Ethics: Advisory Opinion No. 2001-30

Advisory Opinion No. 2001-30
Advisory Opinion No. 2001-30

Application Of Conn. Gen. Stat. 1-84b(a) To The Former General Counsel Of The Department Of Revenue Services

Attorney Richard Nicholson, former General Counsel and First Assistant Commissioner of the Department of Revenue Services (DRS) has asked the Commission for an advisory opinion regarding the application of Conn. Gen. Stat. 1-84b(a) to his post-state employment.

Subsection 1-84b(a) states, in pertinent part, that: "No former executive branch…official…shall represent anyone other than the state, concerning any particular matter (1) in which he participated personally and substantially while in state service and (2) in which the state has a substantial interest." By its terms, the prohibition has a lifetime duration and pertains whether the representation occurs before one’s former agency or in another forum.

In this instance, the work in question involves Attorney Nicholson’s representation of taxpayers before the DRS. In no case would Attorney Nicholson represent a taxpayer regarding a matter in which he previously took part as a public official. His legal work will, however, involve representation regarding the application of statutory and regulatory provisions which were enacted during his tenure and with his official participation (i.e., oversight and drafting).

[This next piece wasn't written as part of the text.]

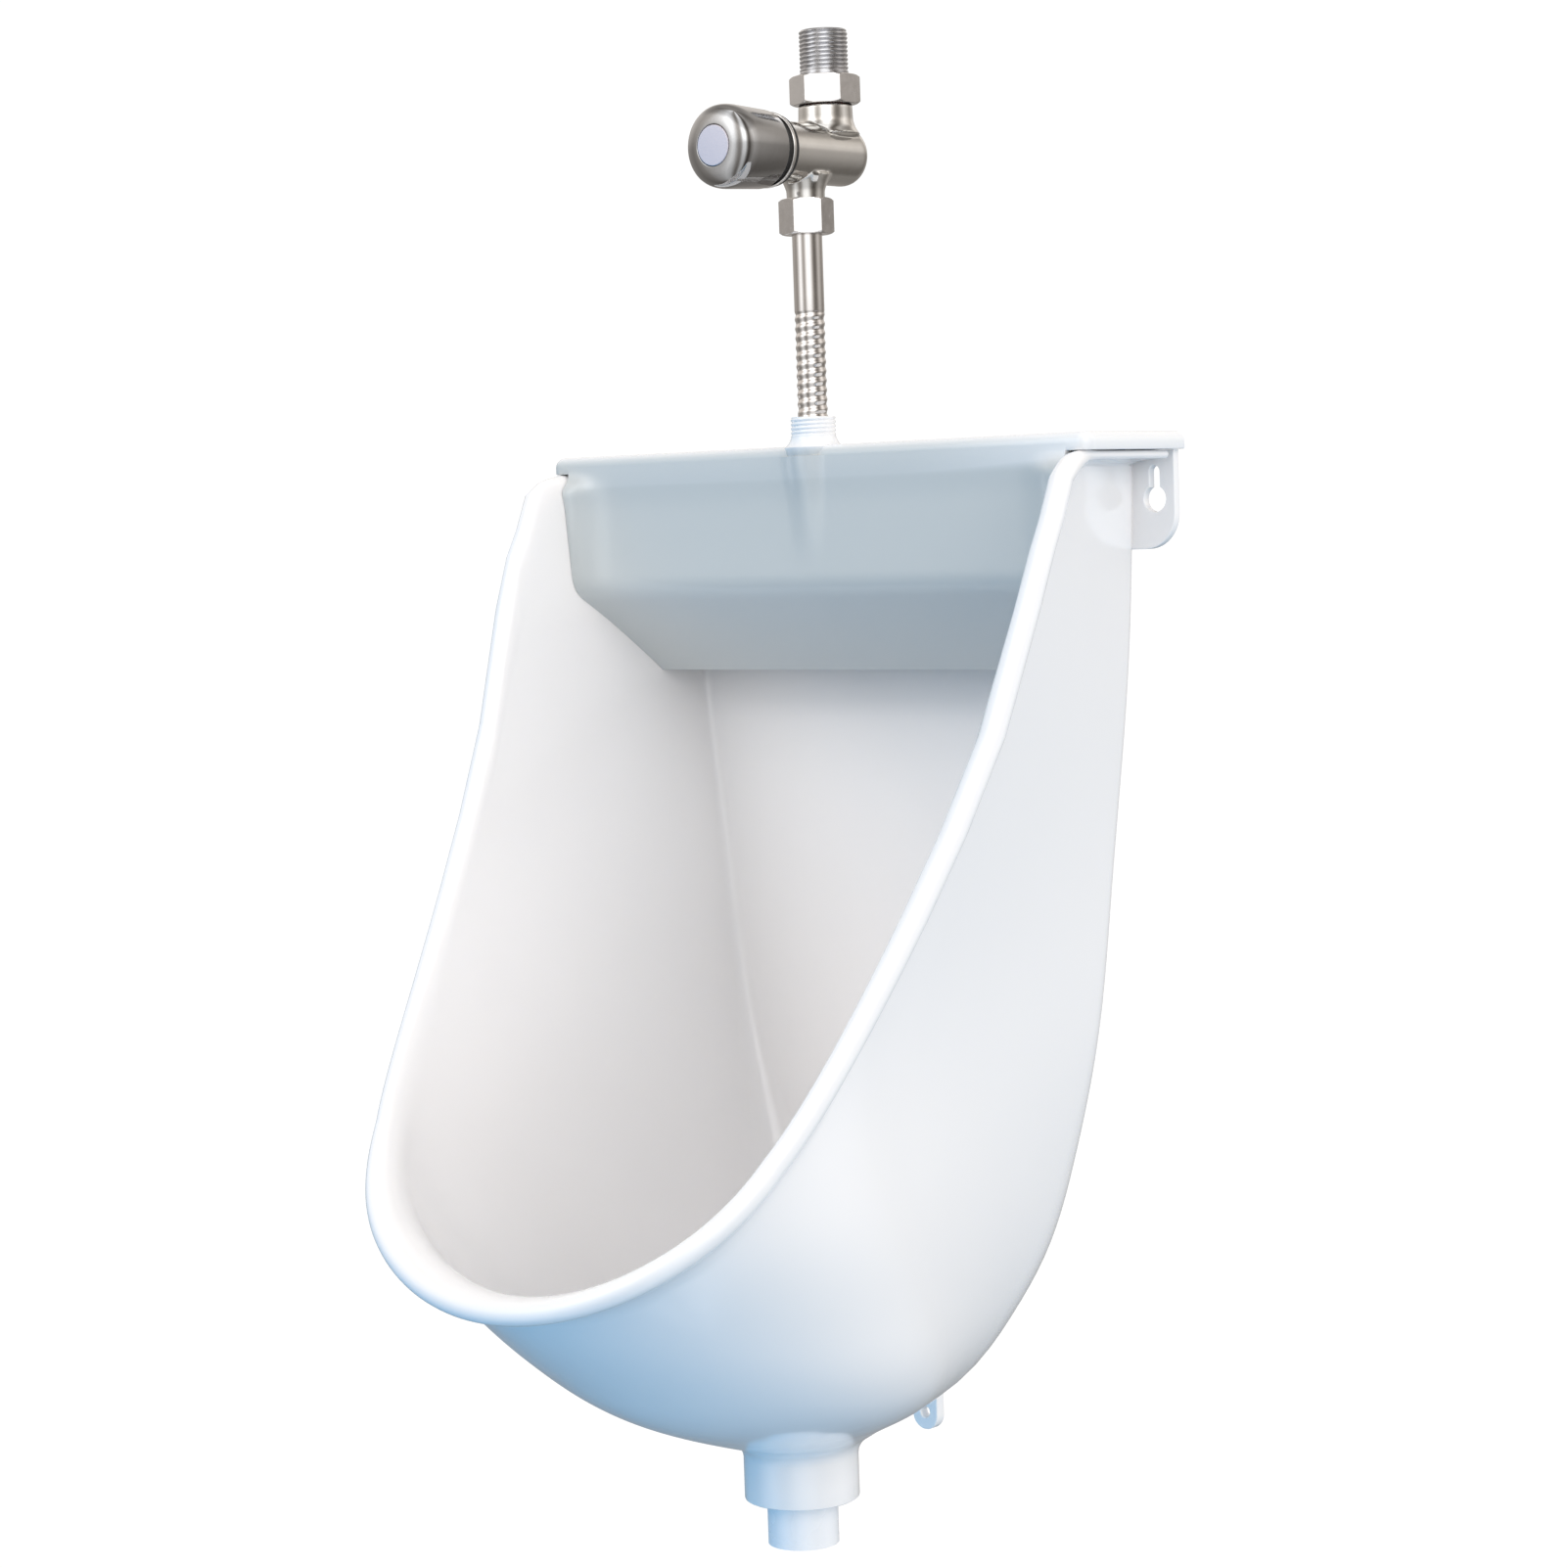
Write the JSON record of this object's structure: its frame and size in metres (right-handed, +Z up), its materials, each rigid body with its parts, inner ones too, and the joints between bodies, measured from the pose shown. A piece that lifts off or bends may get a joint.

As a consequence, Attorney Nicholson wishes to know whether the term "particular matter" as used in 1-84b(a) applies to statutes and regulations.

It does not. Rather, in this context "particular matter" was intended to prohibit "switching sides by a government official" to represent a private party in an ongoing case or controversy. See, Report To The General Assembly By The Codes Of Ethics Study Committee (1983) at pps. 20-24. See also, the Federal Regulations regarding Governmental Ethics which limit "specific matters" to judicial and administrative proceedings, and expressly exempt rulemaking and legislation. 5 CFR2637.201(c).

To hold otherwise would unfairly and unnecessarily prohibit former state officials and employees from the legitimate use of their expertise. Consequently, once the 1-84b(b) one year ban on representation before an official’s former agency has elapsed, an attorney may represent private clients regarding the agency’s application of statutes or regulations which they participated in promulgating.